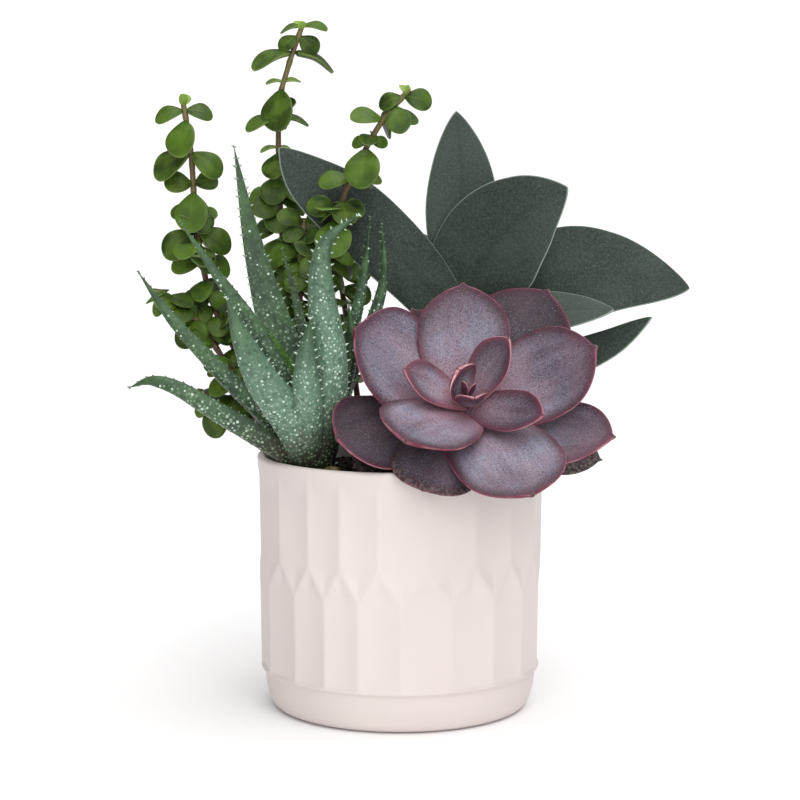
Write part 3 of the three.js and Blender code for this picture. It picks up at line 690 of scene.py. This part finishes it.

* * *

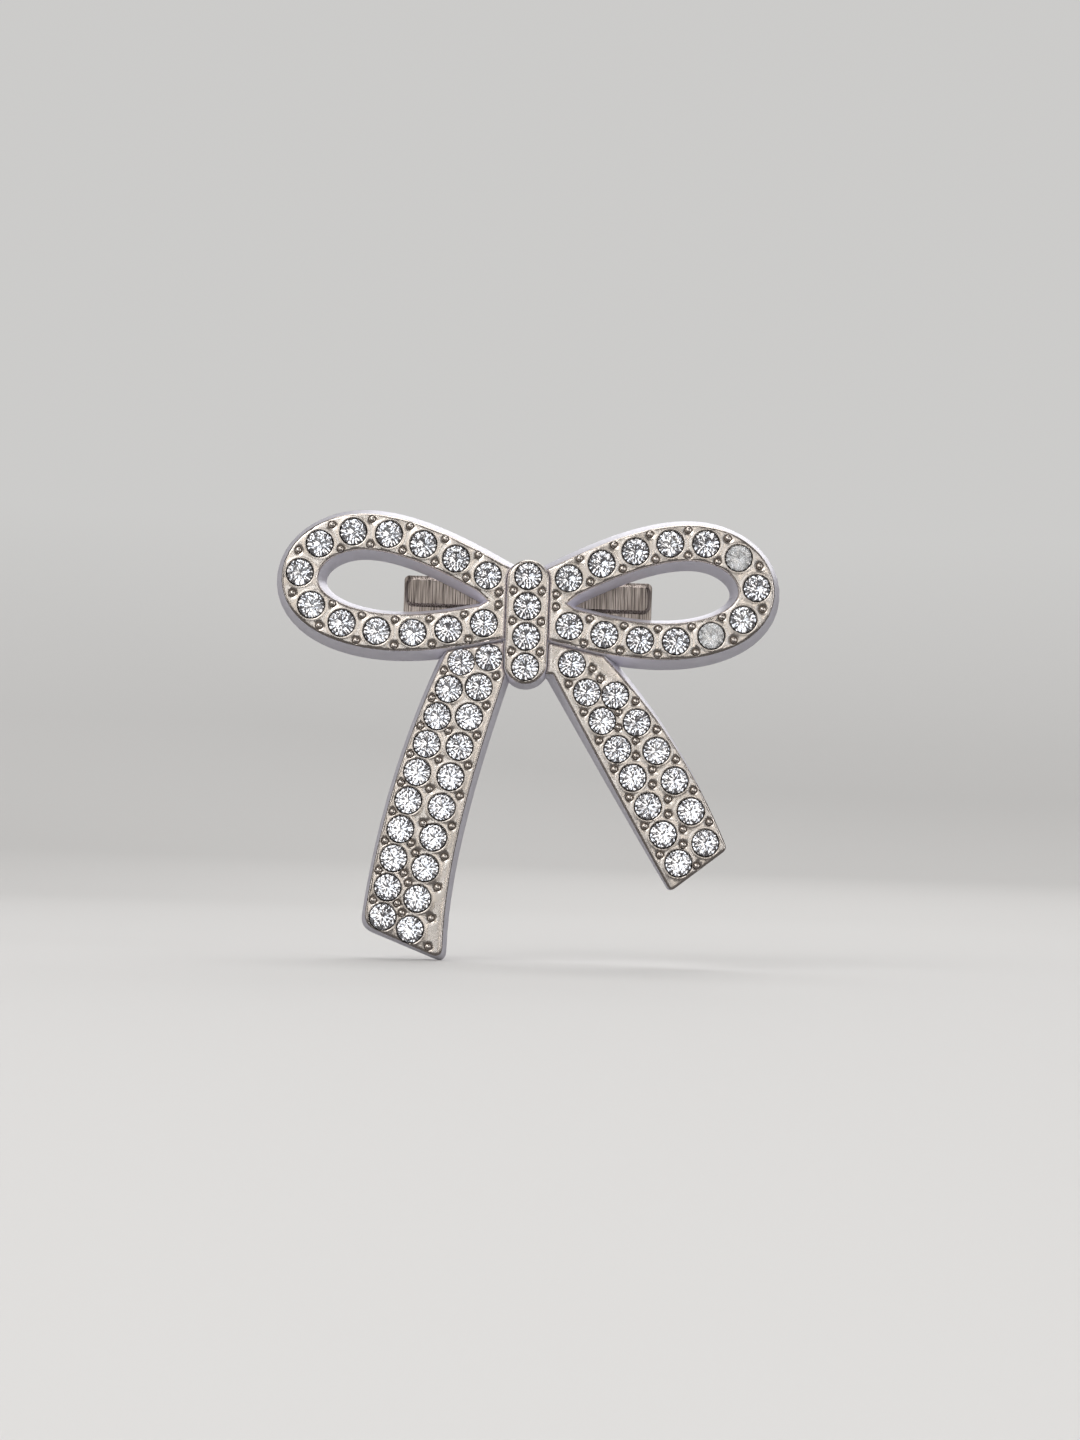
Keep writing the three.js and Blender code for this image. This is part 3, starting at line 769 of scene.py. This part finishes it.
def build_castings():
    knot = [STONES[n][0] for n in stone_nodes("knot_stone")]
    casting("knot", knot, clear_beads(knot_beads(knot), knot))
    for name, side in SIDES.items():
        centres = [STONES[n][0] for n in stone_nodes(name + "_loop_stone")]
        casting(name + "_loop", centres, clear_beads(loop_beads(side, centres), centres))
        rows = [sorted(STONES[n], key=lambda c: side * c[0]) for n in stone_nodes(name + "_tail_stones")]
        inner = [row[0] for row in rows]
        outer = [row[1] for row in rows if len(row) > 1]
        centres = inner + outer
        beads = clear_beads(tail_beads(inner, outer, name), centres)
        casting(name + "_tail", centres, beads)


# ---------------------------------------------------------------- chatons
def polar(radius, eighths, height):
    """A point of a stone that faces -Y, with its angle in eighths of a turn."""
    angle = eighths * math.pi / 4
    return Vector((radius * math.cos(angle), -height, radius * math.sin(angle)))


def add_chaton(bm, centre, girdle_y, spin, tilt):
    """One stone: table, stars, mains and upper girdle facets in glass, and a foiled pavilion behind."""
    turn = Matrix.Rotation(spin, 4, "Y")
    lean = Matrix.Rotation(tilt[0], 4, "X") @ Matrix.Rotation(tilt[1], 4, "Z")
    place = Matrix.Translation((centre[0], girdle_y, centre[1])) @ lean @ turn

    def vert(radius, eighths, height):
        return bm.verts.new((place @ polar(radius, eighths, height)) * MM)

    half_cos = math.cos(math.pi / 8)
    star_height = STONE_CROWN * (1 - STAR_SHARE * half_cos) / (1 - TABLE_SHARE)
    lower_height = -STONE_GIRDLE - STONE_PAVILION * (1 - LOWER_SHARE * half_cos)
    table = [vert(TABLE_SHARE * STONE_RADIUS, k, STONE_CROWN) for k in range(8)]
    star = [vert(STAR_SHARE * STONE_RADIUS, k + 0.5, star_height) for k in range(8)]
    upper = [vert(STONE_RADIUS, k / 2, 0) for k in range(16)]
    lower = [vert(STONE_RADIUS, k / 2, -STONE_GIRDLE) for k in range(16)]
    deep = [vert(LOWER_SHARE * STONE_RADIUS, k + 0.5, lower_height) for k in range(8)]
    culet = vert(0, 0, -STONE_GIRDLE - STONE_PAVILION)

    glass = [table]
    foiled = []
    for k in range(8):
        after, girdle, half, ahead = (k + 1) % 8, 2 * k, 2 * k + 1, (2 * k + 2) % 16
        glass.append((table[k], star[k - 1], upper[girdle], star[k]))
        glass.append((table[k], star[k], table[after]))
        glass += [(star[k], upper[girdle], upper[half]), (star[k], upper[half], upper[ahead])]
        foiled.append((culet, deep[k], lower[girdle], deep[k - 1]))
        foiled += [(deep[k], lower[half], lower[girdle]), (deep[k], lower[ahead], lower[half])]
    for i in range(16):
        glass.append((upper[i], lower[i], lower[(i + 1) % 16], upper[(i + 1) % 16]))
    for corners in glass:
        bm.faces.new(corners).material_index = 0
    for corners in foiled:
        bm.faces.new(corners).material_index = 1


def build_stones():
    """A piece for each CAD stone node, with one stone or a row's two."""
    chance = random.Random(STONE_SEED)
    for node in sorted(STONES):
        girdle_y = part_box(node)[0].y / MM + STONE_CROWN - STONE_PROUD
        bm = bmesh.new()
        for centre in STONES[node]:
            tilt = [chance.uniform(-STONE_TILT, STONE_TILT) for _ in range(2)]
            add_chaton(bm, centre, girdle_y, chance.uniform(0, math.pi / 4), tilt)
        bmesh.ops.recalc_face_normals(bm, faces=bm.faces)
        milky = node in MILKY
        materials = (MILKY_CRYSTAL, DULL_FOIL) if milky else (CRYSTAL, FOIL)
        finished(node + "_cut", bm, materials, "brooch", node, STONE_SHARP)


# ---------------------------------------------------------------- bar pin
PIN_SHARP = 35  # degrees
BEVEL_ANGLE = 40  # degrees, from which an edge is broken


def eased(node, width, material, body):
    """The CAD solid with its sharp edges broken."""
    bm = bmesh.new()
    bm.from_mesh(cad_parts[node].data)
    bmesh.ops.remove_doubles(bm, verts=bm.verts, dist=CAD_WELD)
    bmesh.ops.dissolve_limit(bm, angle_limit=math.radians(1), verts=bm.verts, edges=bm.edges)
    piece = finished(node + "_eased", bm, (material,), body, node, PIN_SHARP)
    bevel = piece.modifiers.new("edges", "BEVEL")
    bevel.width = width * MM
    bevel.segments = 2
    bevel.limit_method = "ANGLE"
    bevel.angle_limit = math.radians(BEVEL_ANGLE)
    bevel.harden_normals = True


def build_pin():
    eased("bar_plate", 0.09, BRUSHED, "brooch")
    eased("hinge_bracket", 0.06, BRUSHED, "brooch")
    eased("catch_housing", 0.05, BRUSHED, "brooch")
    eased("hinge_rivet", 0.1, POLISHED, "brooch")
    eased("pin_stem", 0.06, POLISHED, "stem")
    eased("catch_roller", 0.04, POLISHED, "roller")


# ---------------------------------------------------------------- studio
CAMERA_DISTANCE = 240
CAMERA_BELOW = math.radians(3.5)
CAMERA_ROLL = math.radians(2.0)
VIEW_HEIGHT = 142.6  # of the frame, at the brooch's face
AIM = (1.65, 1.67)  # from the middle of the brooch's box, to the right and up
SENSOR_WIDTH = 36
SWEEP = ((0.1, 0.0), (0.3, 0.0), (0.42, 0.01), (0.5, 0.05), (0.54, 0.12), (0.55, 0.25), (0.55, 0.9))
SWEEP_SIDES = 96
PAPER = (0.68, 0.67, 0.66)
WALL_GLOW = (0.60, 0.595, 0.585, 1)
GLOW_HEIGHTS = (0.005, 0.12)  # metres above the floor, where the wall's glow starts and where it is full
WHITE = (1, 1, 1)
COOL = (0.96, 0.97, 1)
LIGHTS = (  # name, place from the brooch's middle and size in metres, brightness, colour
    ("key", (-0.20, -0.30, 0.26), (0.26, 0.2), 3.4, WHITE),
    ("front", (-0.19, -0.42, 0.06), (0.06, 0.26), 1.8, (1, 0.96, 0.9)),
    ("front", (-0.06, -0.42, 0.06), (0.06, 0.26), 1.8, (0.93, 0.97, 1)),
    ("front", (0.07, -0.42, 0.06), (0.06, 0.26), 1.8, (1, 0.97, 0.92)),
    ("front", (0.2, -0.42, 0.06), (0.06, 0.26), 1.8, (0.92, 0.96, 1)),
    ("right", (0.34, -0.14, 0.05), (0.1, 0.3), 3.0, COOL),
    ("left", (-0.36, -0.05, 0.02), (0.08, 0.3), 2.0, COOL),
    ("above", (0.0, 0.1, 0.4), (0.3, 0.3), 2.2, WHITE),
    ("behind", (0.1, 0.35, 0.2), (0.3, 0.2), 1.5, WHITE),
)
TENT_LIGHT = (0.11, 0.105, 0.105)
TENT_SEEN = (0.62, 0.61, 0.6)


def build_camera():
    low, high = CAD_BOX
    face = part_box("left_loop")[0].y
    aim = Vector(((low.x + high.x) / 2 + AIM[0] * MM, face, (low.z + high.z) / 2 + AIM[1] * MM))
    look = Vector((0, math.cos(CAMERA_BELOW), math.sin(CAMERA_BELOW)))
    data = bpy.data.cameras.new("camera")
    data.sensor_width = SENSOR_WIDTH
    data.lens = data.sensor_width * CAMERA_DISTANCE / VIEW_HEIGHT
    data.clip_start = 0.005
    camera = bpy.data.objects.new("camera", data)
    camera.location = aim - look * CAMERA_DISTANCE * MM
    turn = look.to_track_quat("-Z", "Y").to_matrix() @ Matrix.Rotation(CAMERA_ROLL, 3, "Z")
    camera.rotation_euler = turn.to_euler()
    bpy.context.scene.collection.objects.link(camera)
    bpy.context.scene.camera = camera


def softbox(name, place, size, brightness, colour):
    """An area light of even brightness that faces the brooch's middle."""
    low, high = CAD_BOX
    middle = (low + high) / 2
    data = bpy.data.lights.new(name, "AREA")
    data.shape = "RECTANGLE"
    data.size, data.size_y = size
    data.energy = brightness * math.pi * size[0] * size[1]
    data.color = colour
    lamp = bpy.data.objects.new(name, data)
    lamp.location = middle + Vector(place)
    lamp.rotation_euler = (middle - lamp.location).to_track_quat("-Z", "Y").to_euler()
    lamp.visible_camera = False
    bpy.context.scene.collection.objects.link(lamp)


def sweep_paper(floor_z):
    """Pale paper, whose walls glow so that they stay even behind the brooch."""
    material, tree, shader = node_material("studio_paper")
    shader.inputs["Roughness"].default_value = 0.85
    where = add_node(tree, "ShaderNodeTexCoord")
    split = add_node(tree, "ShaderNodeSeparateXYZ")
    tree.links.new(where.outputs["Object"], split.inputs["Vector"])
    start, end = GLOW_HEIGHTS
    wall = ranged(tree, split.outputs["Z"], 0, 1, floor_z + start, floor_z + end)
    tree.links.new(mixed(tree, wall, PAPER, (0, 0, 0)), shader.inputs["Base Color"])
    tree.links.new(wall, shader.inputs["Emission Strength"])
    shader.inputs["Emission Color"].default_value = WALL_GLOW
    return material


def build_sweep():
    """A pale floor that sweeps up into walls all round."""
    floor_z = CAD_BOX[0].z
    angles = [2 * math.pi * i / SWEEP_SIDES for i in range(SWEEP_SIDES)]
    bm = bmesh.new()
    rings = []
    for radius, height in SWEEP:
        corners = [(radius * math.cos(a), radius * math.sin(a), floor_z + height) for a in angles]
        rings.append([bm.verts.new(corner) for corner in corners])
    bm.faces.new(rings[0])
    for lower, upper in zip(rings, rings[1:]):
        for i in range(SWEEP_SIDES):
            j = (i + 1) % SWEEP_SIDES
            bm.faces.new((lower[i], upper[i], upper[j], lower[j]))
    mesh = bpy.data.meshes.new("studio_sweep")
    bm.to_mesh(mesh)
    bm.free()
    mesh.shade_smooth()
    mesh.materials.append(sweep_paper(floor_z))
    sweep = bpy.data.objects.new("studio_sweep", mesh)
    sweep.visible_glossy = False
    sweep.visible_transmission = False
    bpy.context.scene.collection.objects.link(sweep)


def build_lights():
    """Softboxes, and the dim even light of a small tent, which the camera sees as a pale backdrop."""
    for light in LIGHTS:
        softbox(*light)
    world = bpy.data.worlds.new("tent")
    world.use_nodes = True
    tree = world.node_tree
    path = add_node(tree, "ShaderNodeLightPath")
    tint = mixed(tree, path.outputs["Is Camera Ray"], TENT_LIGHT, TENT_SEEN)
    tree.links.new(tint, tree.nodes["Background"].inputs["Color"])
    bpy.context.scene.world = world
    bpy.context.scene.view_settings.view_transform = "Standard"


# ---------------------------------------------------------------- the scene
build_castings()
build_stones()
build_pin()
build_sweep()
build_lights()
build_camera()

▶ [Aim]
In the records above, find each line holding "three" and copy it.

▶ [Reply to the exercise]
Write part 3 of the three.js and Blender code for this picture. It picks up at line 690 of scene.py. This part finishes it.
Keep writing the three.js and Blender code for this image. This is part 3, starting at line 769 of scene.py. This part finishes it.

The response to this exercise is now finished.